Happy Christmas Eve
One of my favorite places on earth is in Padua, Italy.
Scrovengi Chapel, also called the “Arena Chapel” (thanks to the remains of a Roman arena that nudge up next to one side of the building), was the project of a wealthy Paduan banker, Enrico degli Scrovegni, who began constructing the building in 1300 to complement the family palazzo he was going to build on the same site.
Every wealthy family had a chapel, and this one was by no means of ostentatious size or glittering magnificence.
What makes the Scrovegni Chapel so compelling and so mind-blowingly beautiful are the frescoes that cover the inside of the chapel. Scrovegni commissioned famed – and young – Florentine painter Giotto di Bondone to render the artwork.
Giotto is a wonderful story in his own right, having been discovered almost by accident. When I first heard this story from my Paduan almost-DIL, I was charmed to death.
…In his Lives of the Most Excellent Painters, Sculptors, and Architects Vasari states that Giotto was a shepherd boy, a merry and intelligent child who was loved by all who knew him. The great Florentine painter Cimabue discovered Giotto drawing pictures of his sheep on a rock. They were so lifelike that Cimabue approached Giotto and asked if he could take him on as an apprentice.[9] Cimabue was one of the two most highly renowned painters of Tuscany, the other being Duccio, who worked mainly in Siena. Vasari recounts a number of such stories about Giotto’s skill as a young artist. He tells of one occasion when Cimabue was absent from the workshop, and Giotto painted a remarkably lifelike fly on a face in a painting of Cimabue. When Cimabue returned, he tried several times to brush the fly off.
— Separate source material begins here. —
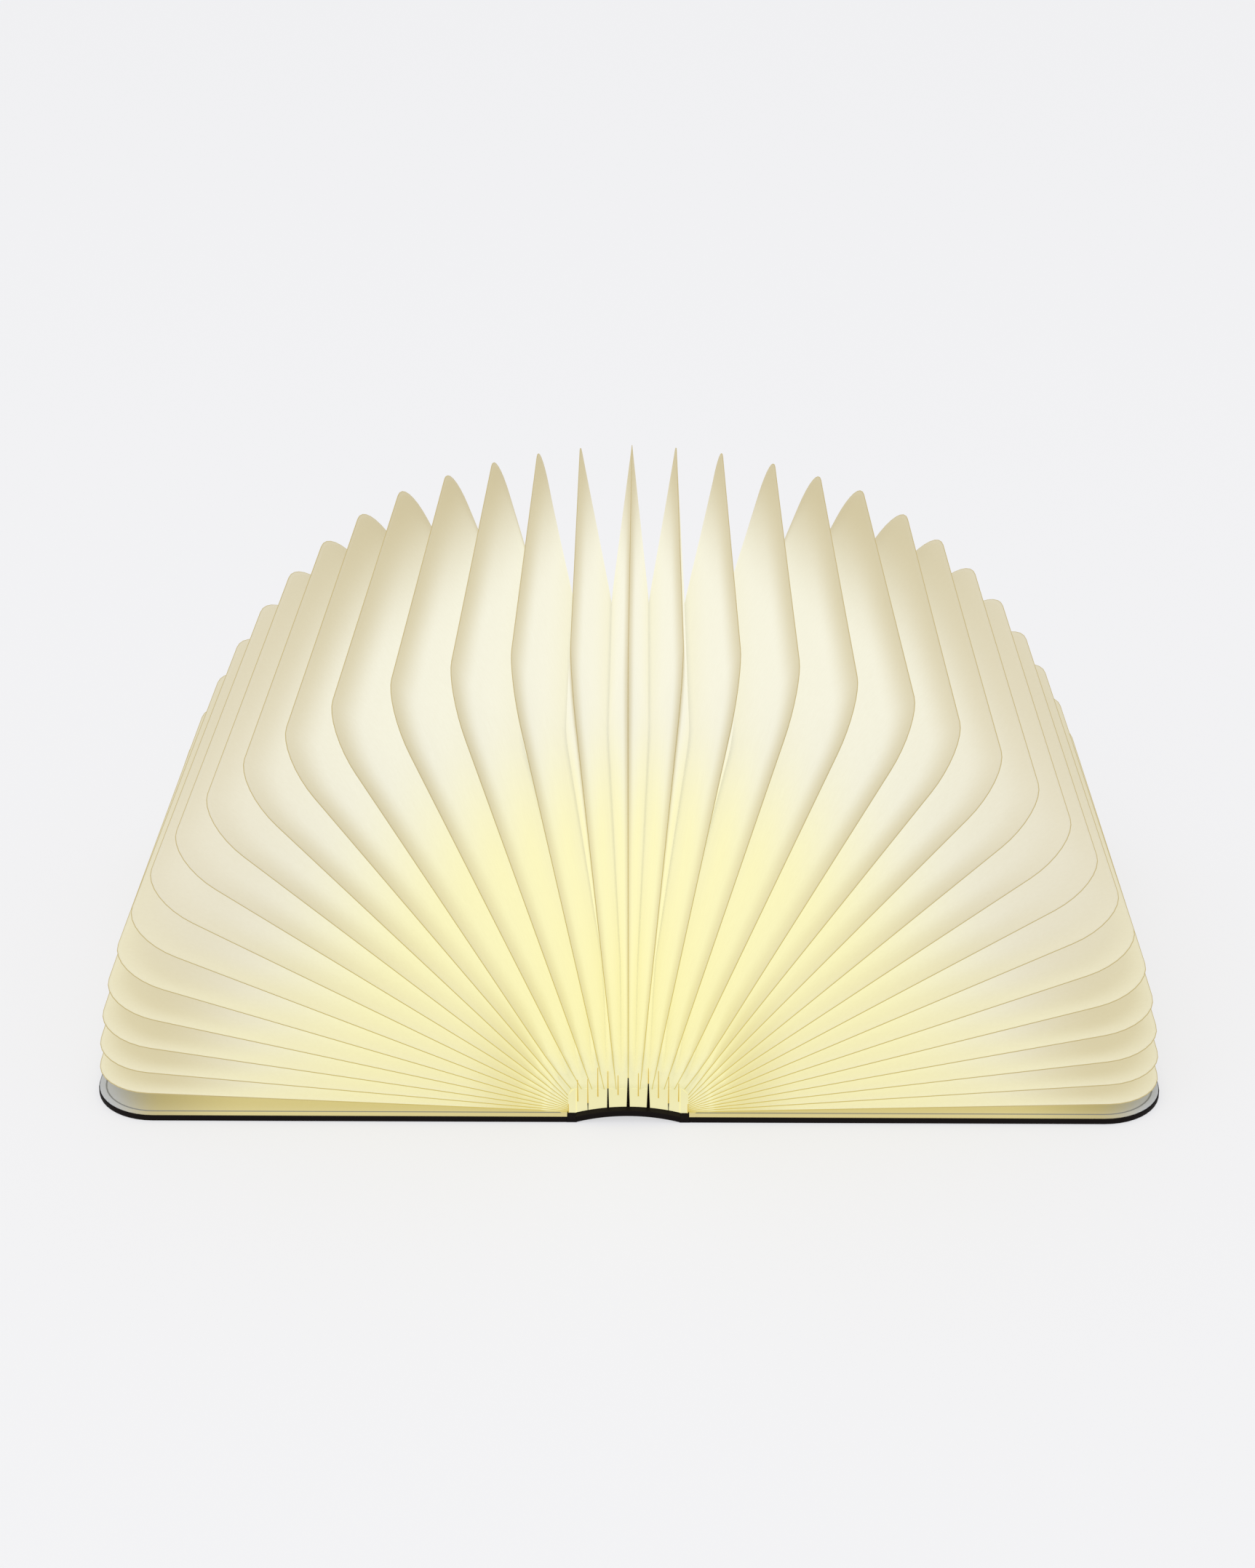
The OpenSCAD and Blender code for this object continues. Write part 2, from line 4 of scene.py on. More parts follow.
import bmesh
import bpy
from mathutils import Matrix, Vector
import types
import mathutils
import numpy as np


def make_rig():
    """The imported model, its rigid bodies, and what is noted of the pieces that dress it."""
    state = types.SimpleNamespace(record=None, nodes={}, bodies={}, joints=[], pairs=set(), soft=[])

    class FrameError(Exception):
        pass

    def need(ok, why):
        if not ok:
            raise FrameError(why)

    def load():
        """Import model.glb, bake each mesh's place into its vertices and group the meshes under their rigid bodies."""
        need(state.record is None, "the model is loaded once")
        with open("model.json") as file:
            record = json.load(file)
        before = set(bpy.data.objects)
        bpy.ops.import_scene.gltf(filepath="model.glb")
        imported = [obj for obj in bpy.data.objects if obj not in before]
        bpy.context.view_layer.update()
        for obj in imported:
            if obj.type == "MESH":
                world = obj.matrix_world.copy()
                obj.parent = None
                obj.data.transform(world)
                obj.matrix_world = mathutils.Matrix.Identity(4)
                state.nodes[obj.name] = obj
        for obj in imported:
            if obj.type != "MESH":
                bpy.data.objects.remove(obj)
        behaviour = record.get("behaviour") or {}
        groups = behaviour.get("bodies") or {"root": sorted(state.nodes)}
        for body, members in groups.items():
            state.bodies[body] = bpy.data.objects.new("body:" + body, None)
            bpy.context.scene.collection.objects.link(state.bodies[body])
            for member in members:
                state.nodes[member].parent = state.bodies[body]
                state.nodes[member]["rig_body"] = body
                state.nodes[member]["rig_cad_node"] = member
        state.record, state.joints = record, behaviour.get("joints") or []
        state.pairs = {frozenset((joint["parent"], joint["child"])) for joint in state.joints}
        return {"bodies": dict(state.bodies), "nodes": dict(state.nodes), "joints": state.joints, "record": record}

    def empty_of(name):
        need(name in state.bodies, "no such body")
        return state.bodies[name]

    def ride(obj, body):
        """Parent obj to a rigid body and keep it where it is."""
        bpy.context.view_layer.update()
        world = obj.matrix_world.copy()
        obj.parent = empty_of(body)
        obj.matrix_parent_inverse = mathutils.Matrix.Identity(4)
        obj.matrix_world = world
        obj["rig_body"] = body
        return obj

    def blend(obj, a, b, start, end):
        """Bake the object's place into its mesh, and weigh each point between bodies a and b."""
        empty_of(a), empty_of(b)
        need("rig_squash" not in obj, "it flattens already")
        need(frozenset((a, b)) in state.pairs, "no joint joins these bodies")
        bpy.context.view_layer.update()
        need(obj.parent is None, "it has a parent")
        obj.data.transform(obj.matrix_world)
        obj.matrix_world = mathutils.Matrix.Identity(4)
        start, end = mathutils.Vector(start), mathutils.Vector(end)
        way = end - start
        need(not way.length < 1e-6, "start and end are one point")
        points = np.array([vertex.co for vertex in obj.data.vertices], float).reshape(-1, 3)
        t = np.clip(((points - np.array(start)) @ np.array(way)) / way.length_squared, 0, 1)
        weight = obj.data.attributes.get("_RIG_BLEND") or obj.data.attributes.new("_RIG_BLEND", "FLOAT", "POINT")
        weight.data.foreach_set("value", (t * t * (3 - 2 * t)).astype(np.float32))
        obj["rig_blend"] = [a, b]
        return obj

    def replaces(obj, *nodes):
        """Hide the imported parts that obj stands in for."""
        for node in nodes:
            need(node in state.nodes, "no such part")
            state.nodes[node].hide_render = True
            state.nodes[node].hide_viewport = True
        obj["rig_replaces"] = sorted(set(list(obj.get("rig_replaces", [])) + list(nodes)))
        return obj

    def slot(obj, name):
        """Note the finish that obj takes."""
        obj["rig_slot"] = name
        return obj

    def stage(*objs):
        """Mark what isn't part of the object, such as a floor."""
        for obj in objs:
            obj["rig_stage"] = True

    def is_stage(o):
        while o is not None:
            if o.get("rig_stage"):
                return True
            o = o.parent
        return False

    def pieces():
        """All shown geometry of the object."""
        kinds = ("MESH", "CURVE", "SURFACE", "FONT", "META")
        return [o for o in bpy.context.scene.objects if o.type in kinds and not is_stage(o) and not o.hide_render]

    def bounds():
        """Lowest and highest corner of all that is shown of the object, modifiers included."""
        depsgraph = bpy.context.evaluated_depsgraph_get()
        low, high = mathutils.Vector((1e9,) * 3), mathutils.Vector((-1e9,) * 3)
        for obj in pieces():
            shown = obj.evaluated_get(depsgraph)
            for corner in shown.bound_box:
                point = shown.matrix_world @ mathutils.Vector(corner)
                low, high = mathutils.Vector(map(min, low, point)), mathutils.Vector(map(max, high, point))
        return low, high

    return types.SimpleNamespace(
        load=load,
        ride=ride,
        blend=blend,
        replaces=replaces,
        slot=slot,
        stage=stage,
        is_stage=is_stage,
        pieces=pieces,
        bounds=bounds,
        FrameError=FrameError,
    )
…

It is those life-like qualities – the emotions so visible on faces – that broke new ground in Medieval art when Giotto began work on the chapel’s frescos in 1303. Prior to this, what many consider his most influential work, portraits were stylized and stiff.
Giotto’s faces speak to you – you can see anger, concern, or tenderness in eyes and expressions, and even the animals look alive.
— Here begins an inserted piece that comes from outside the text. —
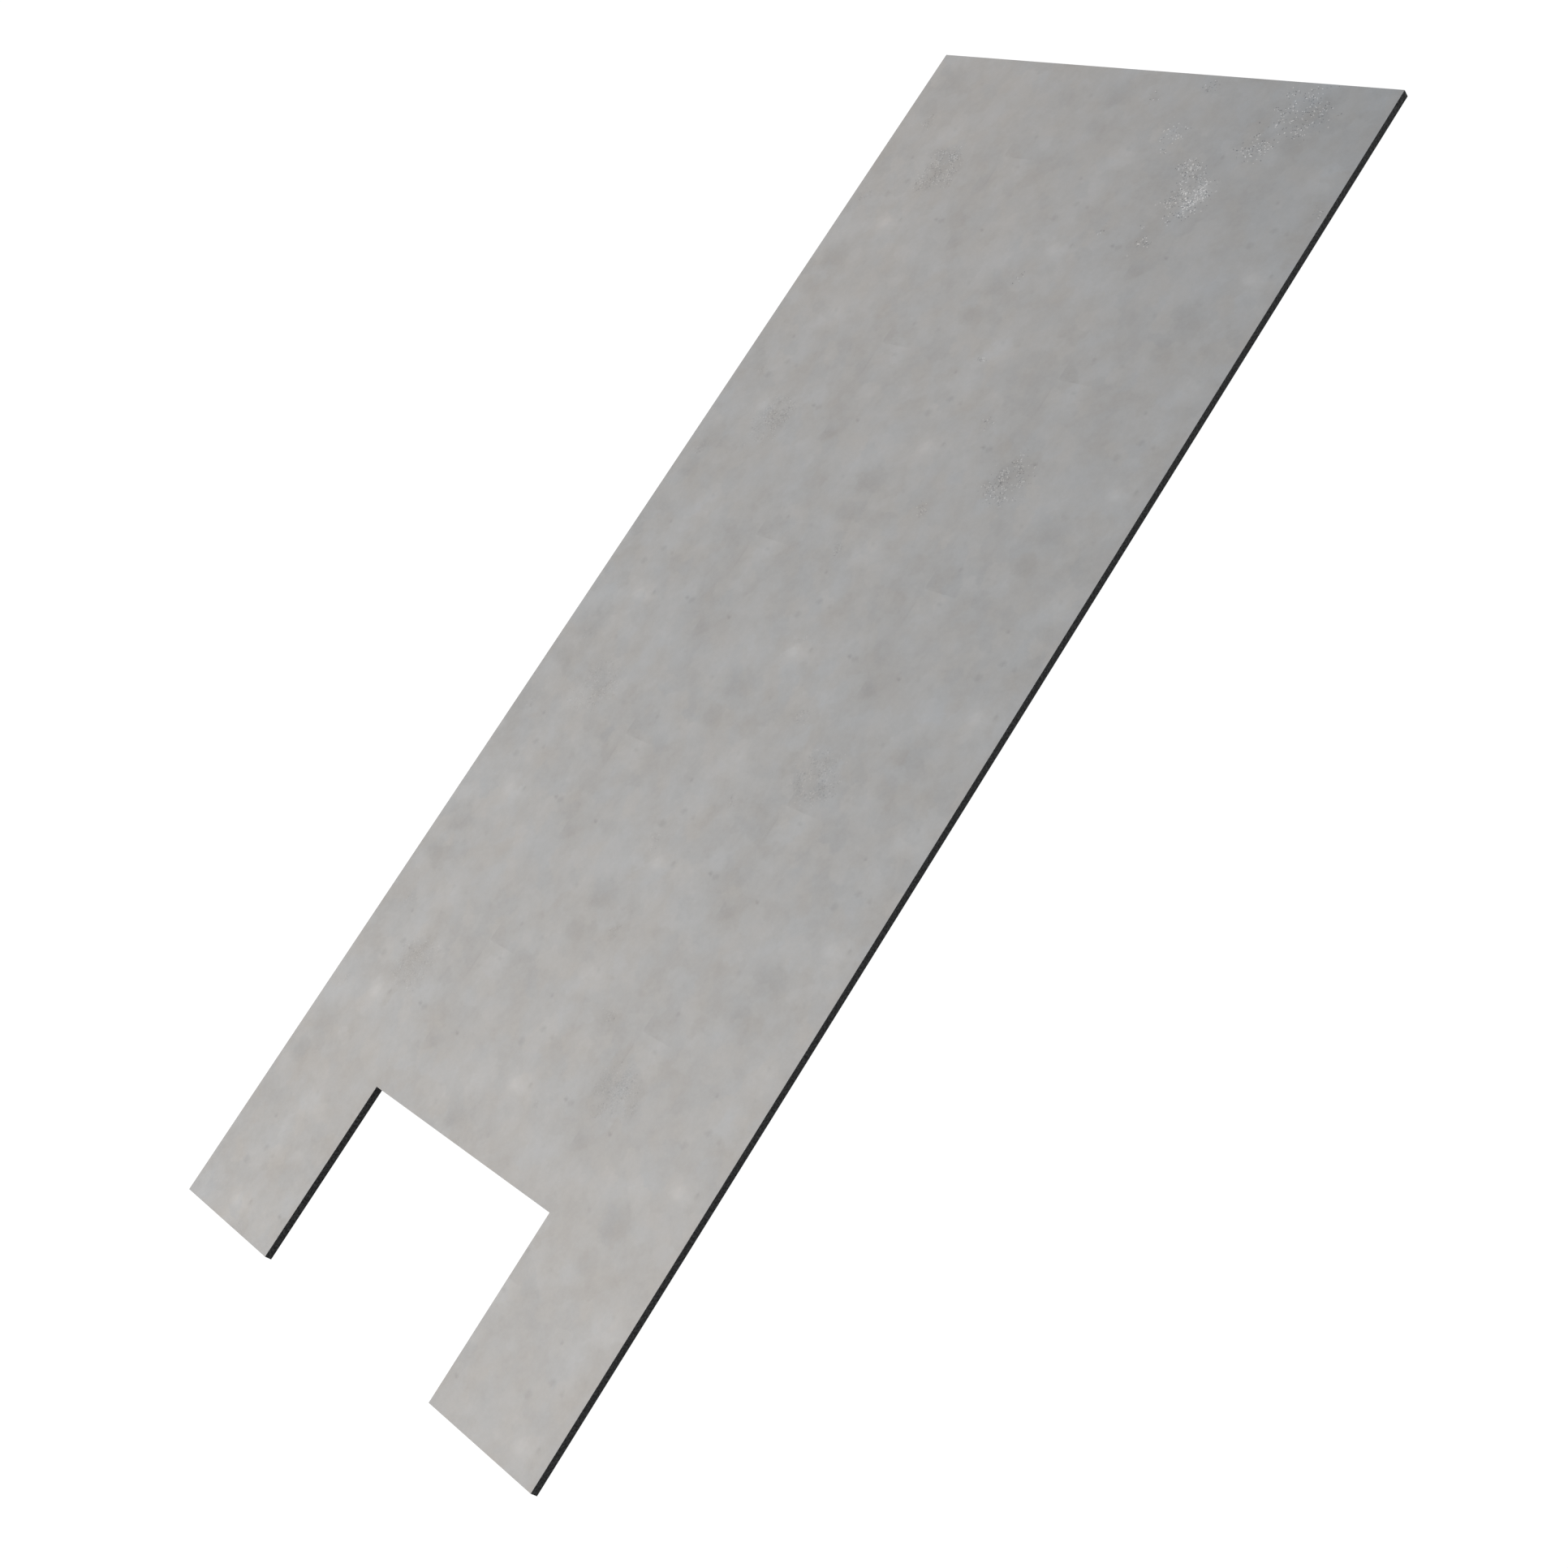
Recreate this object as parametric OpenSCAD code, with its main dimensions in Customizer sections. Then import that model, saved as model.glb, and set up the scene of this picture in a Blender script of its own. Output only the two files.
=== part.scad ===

Scrovegni Chapel’s theme is ‘Salvation’, and the chapel is dedicated to the Annunciation and the Virgin of Charity. There are pictorial panels dedicated to the cycles in the Life of the Blessed Virgin Mary and The Life of Christ.
The first time I was blessed to enter the chapel was a cold, rainy November night. We’d sat through the introductory video in the anteroom attached to the chapel. Everything is sealed for protection against outside air and to keep the damp from intruding on the fragile interior. Tours have a set number of participants and are limited to fifteen minutes each.
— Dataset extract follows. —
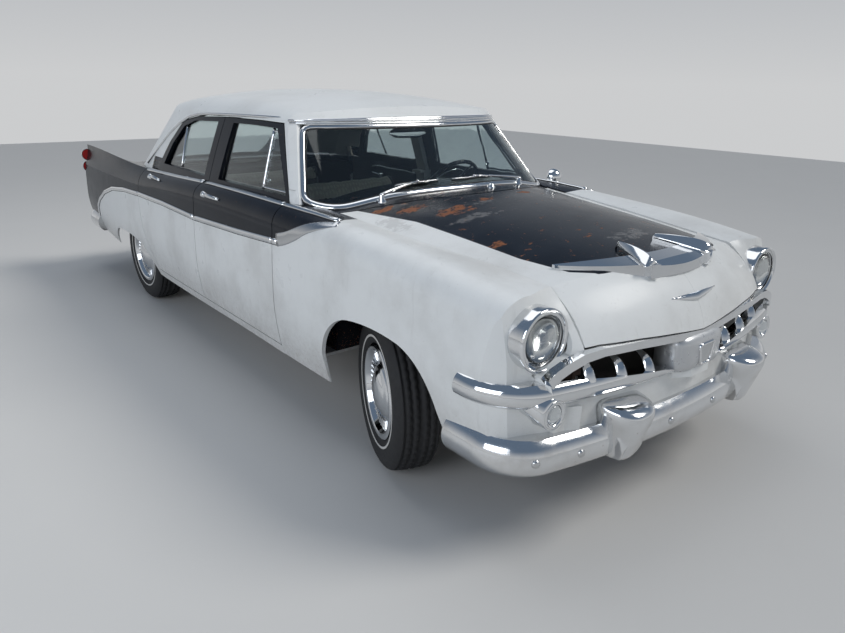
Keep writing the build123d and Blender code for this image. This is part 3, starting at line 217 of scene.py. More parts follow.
def paint(name, black=None, inside=None, wear=1.0):
    """Old two-tone paint: white, black by a mask, with dirt, faded places and rust. A door's
    inner face is trim, and the roof's is headliner."""
    g = Graph(name)
    x, y, z = g.xyz.outputs
    fine = g.noise(38, 4, 0.6, shift=(3, 1, 2))
    speck = g.noise(140, 2, 0.5, shift=(7, 0, 1))
    low = g.minus(1.0, g.smooth(z, 0.30, 0.62))
    dirt = g.times(g.smooth(g.noise(2.2, 6, 0.62), 0.42, 0.72), 0.20 * wear)
    dirt = g.plus(dirt, g.times(low, g.level(fine, 0.0, 0.5)), True)
    streak = g.noise(26, 3, 0.6, stretch=(1, 1, 0.12))
    dirt = g.plus(dirt, g.times(g.smooth(streak, 0.60, 0.80), 0.10), True)
    fade = g.smooth(g.noise(5.0, 5, 0.6, shift=(1, 5, 3)), 0.40, 0.75)
    dark = g.mix(g.times(fade, 0.4), BLACK, FADED_BLACK)
    dark = g.mix(g.times(dirt, 0.05), dark, GRIME)
    mask = 1.0 if black == "all" else 0.0
    if black == "side":
        mask = g.smooth(g.minus(z, g.curve(y, PAINT_EDGE, 0.2, 1.6)), -MASK_EDGE, MASK_EDGE)
    elif black == "bonnet":
        half = g.curve(y, BONNET_BLACK, 0.0, 0.8)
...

When the doors unsealed and slid open for our group, my DIL had already made sure I would be first in line.
“I wanted you to have it to yourself for a second at night, “she said.
I will forever love her for that second by myself in such a place of beauty and profound spiritualness.
The beauty was overwhelming and the intensity of it smacked me so hard.
The blues are so deep you could dive into them. On the barrel ceiling, stars of gold glittered in the lamplight across a Heavens decorated with medallions of saints and Jesus at its center.
High on the wall, as I looked at story panel after panel, there was the manger, with angels joyful above it, the farm beasts all settled in peacefully about the stall.
There was Mary, resting on the straw bed, and she was tenderly holding the Christ child as if holding a miracle.
Her child.
I saw Mary’s face as she held her precious baby boy…and I cried.
That deep, abiding, all-encompassing love in her serene, beautiful face.
And there were in the same country shepherds abiding in the field, keeping watch over their flock by night. And, lo, the angel of the Lord came upon them, and the glory of the Lord shone round about them: and they were sore afraid. And the angel said unto them, Fear not: for, behold, I bring you good tidings of great joy, which shall be to all people. For unto you is born this day in the city of David a Savior, which is Christ the Lord.
And this [shall be] a sign unto you; Ye shall find the babe wrapped in swaddling clothes, lying in a manger.
And suddenly there was with the angel a multitude of the heavenly host praising God, and saying, Glory to God in the highest, and on earth peace, good will toward men.
The picture I took that night has meant Christmas to me ever since.
I wanted to share it with you all and wish you, from the bottom of my heart, the warmest, most love-filled, blessed Christmas possible.
Glory to God in the highest, and on earth peace, good will towards men.